YouTube is dominated by teenagers, aspiring musicians and old TV clips, but feed "home sales" into the search engine and you will find dozens of houses and flats on video, most made by owners seeking to avoid estate agents' commission.
But some property professionals are now getting in on the act. Central London estate agency James Pendleton has several videos on its website and Hamptons International is also experimenting with them

"A video, whether on YouTube or an agent's website, or downloadable by prospective buyers on to their iPod, is a fantastic marketing tool," says Charlie Wright, of BPM, a property marketing firm.

"Over the next few months we'll be putting videos promoting up to 1,000 homes a month on YouTube. Gradually, a culture will evolve. People will see the site as a shopfront."
Landgate, a London estate agency selling only new-build homes, makes its own videos - in the form of podcasts - and emails them to prospective buyers to download or play through their desktop or laptop computers.

"We don't use models of the development and we don't have a front office. Instead, we show buyers our videos," says Landgate's Peter Davis, a former estate agent with Foxtons and Savills who has recruited Dominic Littlewood - presenter of BBC1 daytime property show To Buy or Not to Buy? - to narrate his firm's podcasts.

It's not surprising, perhaps, that what the British are doing now, Americans did last year. Diane Cohn, an estate agent in Reno, Nevada, started putting her own property videos on YouTube in summer, 2006. "For homes over $1 million, I engage a professional videoproduction company to produce a minidocumentary," she says.

‘For homes less than a million, I use a Sony digital video camera, an Apple Mac [plus software packages], iMovie and Soundtrack, then upload to YouTube. It takes time to edit, but it's insanely easy. I've had buyers contact me who saw the videos."

While British estate agents may now be looking at these internet platforms, homes, the establishment organisations at the head of the property industry frown upon the likes of eBay and YouTube being used directly by sellers.

"You still need to commission an estate agent," insists a spokeswoman for the National Association of Estate Agents. "You Tube and eBay don't have a specific audience but an agent will have a list of people wanting to buy a specific property in a specific location.

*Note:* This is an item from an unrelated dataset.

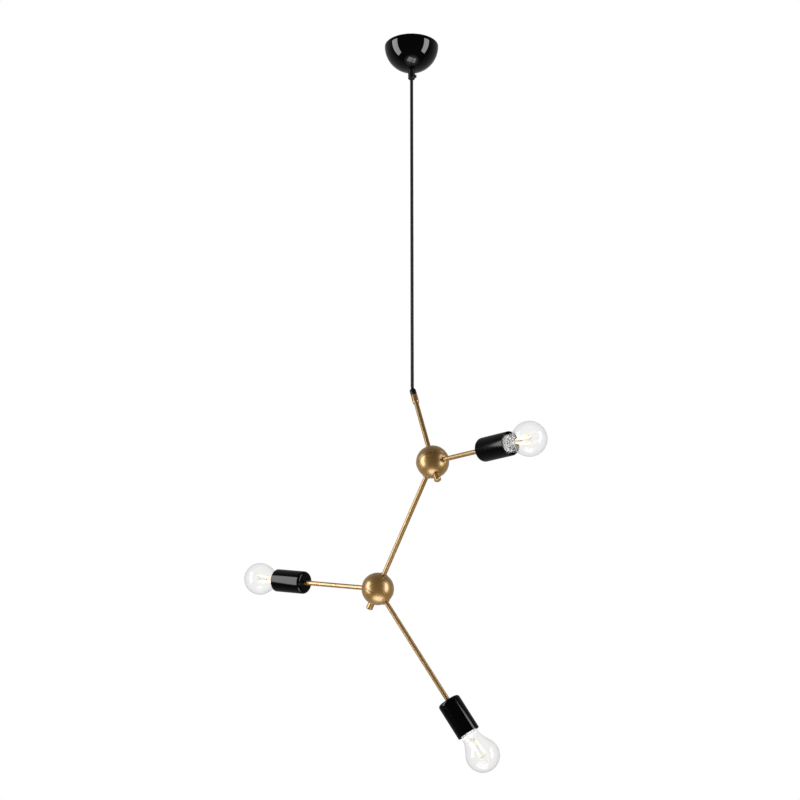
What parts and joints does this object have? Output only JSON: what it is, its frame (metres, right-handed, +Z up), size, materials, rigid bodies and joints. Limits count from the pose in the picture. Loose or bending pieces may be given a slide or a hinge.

"Agents will handle all advertising, viewings and negotiations over price and any tricky questions about the condition of the home. It's likely that the seller will get a better price through an agent than handling it themselves - enough to cover the agent's fee."

But people such as Elizabeth Show and Jim Gayes are not deterred. They used estate agents to value the properties but then prepared their own written details and have shown around prospective buyers who spotted their homes online.
"I accept I may need to use an agent. Maybe it's not easy for us Britons to talk about money and problems face to face, which is why so many hire agents," says Jim. "But while there's a chance of saving £4,500, I'll give it a go."